De Novo Synthesis and Assembly of Flexible and Biocompatible Physical Sensing Platforms

Abstract Flexible physical sensing platforms (PSP) that can detect and communicate with surrounding physical data, such as force, strain, and temperature, are of interest in a variety of high‐tech fields, such as for wearable electronics, soft robotics, and real‐time healthcare monitoring. However, a crucial question remains relative to the design and assembly of PSPs that can meet the multitude of requirements for such devices, such as biocompatibility, stretchability, and high‐sensitivity to the target factor. In this study, a flexible PSP system based on graphene and biodegradable copolyester poly(CL‐ co ‐TOSUO) (PCT), which is synthesized by ring‐opening copolymerization of ε‐caprolactone (CL) and 1,4,8‐trioxaspiro‐[4,6]‐9‐undecanone (TOSUO).
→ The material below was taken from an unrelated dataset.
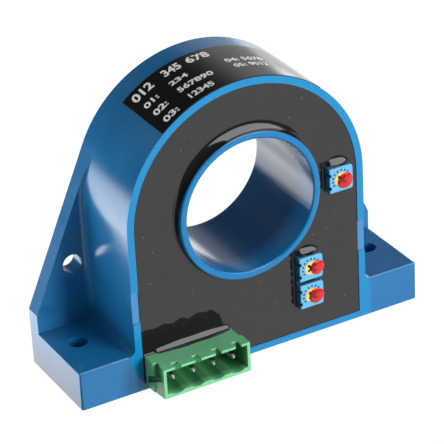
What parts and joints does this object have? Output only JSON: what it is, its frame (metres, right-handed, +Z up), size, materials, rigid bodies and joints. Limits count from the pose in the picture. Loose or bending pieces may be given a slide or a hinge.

In this PSP system, graphene acts as conductive layer to connect the electrical signals, while the highly‐stretchable linear copolyester with structural transfer temperature (melting temperature of crystals) at 37 °C provides an active substrate to sense moderate mechanical and temperature stimuli. The resultant PCT/graphene PSP features high sensitivity for a manifold of mild surrounding physical stimuli, such as finger touch and movement, sound vibrations, body temperature, and light bulb temperature, showing promising applications in healthcare monitoring, human–machine interface, as well as soft robotics.